Skandal we Włocławku. Wiele przemawia za tym, że były włocławski radny, związany z lewicą, były szef kilku miejskich przedsiębiorstw, a nawet kandydat na parlamentarzystę - dopuścił się pospolitej kradzieży.
Do incydentu doszło w podwłocławskim kurorcie Wieniec-Zdrój. Jedna z kuracjuszek, przez zapomnienie, zostawiła w holu torebkę. Gdy po nią wróciła, owszem, torebkę odnalazła, ale zniknęły z niej pieniądze - prawie tysiąc złotych.
Kobieta wezwała policję. Mundurowi przejrzeli monitoring i ustalili mężczyznę, który zabrał pieniądze z torebki.
Zaskoczenie ogromne.
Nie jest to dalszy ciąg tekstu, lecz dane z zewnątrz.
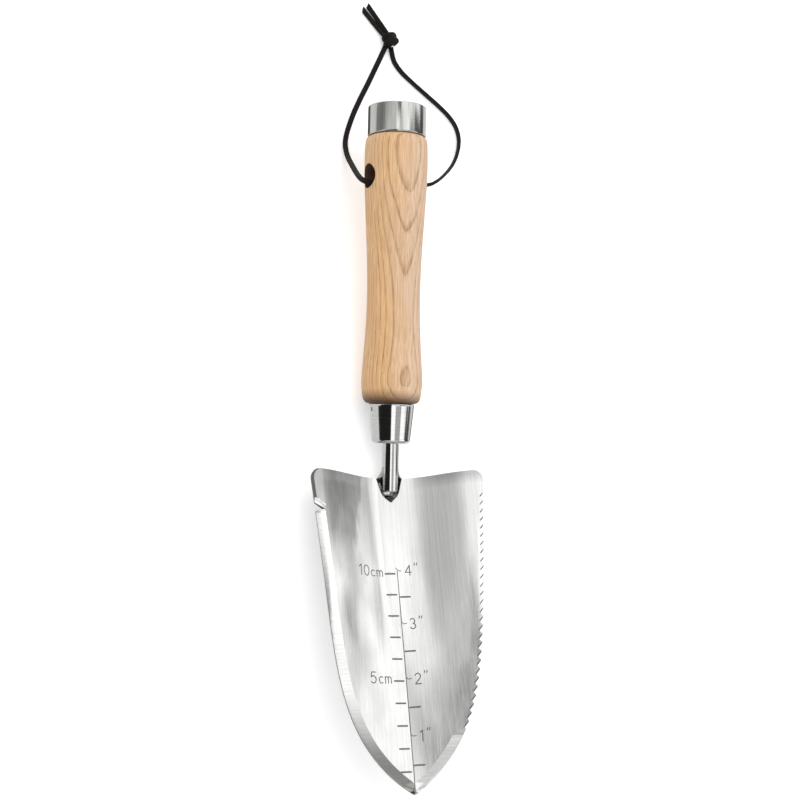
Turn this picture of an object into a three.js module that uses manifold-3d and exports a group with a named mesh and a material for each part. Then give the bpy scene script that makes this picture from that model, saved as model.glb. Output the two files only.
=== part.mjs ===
// Hand trowel: a pressed stainless blade on a rod neck, an ash handle with a steel ferrule and
// end cap, and a leather lanyard through the handle. Millimetres, +Z up.
//
// The trowel lies on its back, hollow side up, on the plane z = 0. It touches the plane with the
// heel of the blade and with the front swell of the handle. +Y points from the tip to the cap, X
// runs across the blade, and the origin is the bottom centre of the trowel's box.
//
// The rigid pieces are drawn in the handle's own frame, where the handle axis is Y, y = 0 is the
// joint between handle and ferrule, and +Z is the side that the blade's hollow opens to. One
// group then lays them on the plane. The lanyard lies on the plane and is drawn in place.

import * as THREE from "three";
import { mergeVertices } from "three/addons/utils/BufferGeometryUtils.js";
import Module from "manifold-3d";

const wasm = await Module();
wasm.setup();

const { cos, sin, hypot, abs, max, min, PI } = Math;
const DEG = PI / 180;
const GAP = 0.3;                 // between touching pieces
const ROUND = 48;                // sides of a turned piece

// How the trowel lies
const LAY_ANGLE = 9.05 * DEG;    // the cap end of the handle is raised by this angle
const LAY_Y = 17.4;              // where the handle frame's origin comes to lie
const LAY_Z = 13.42;

// Blade: a sheet pressed into a trough, with its keel straight from the heel to the tip
const BLADE_LENGTH = 147;
const BLADE_TILT = 20.6 * DEG;   // the keel rises from the handle's axis by this angle
const BLADE_SHEET = 2;
const HEEL_Y = -36.2;            // inside of the keel at the back edge
const HEEL_Z = -0.2;
const HALF_WIDTH = 42.5;         // at the back edge
const SIDE_TAPER = 0.085;        // loss of half width per mm towards the tip
const TIP_SHARPNESS = 7;
const TIP_FULLNESS = 0.935;
const TROUGH_DEPTH = 15;         // from the keel up to the edges, at the back edge
const KEEL_FLAT = 4;             // half width of the flat along the keel
const CREASE_START = 45;         // the round trough turns into a V from here
const CREASE_END = 108;
const CORNER_RADIUS = 5;
const BEVEL_WIDTH = 4.6;
const EDGE_THICKNESS = 0.5;      // of the ground edges
const LEFT_BEVEL_START = 19;
const RIGHT_BEVEL_START = 119.5;

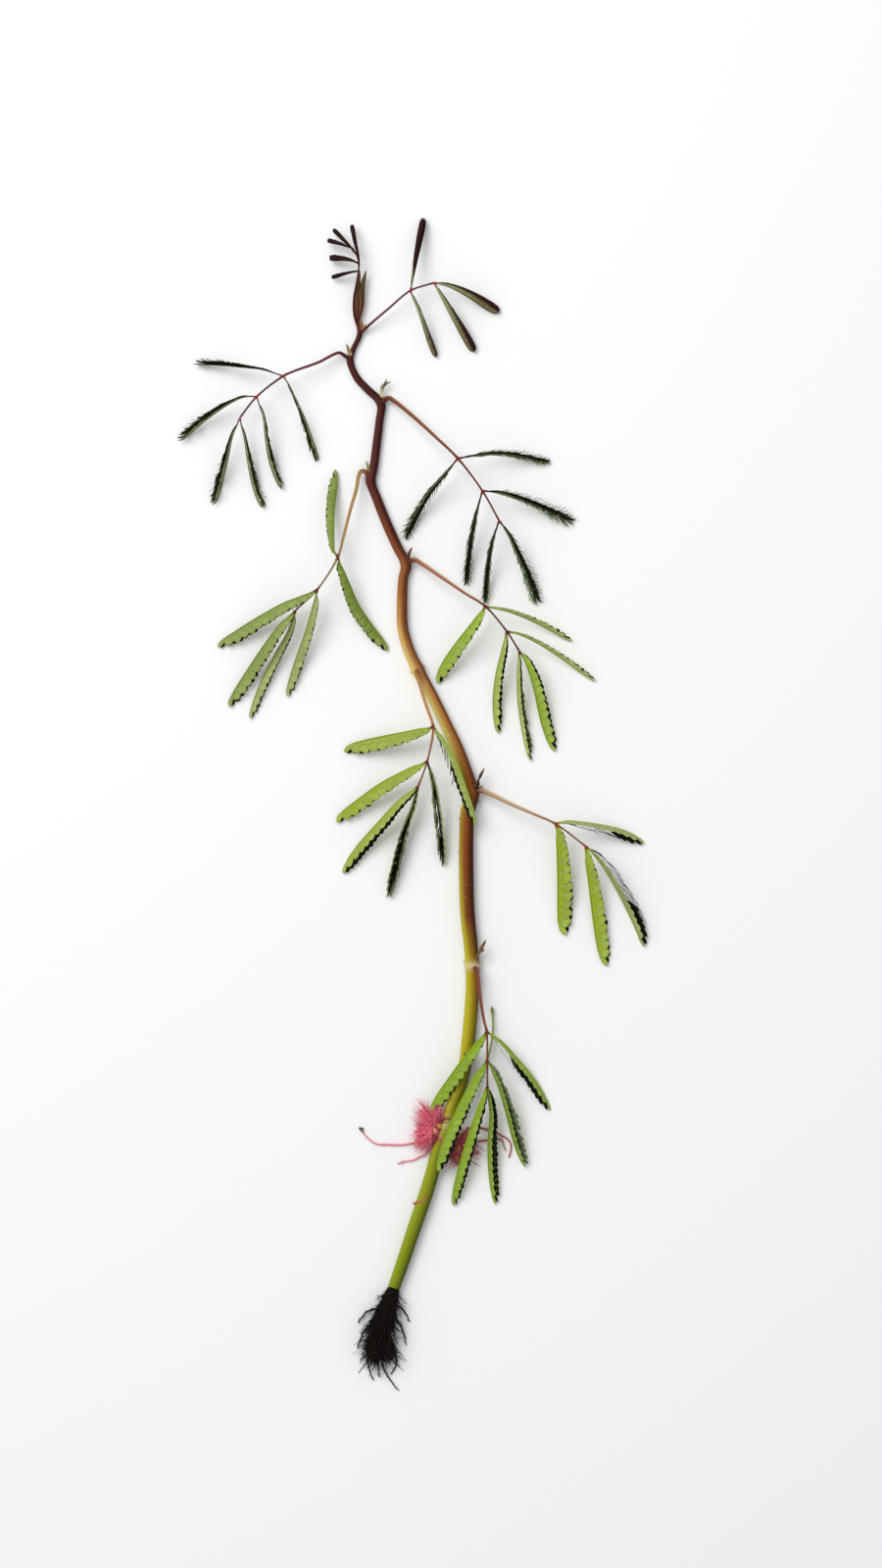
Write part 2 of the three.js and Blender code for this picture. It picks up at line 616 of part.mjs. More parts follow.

Według nieoficjalnych informacji, to były dyrektor wielu włocławskich firm i placówek kultury, były radny i działacz lewicy, 74-letni Bogumił W.
Policja nie chce mówić o sprawie. Komenda jednak potwierdza, że mężczyźnie, którego widać na nagraniach, przedstawiono zarzut kradzieży. Grozi mu do pięciu lat więzienia.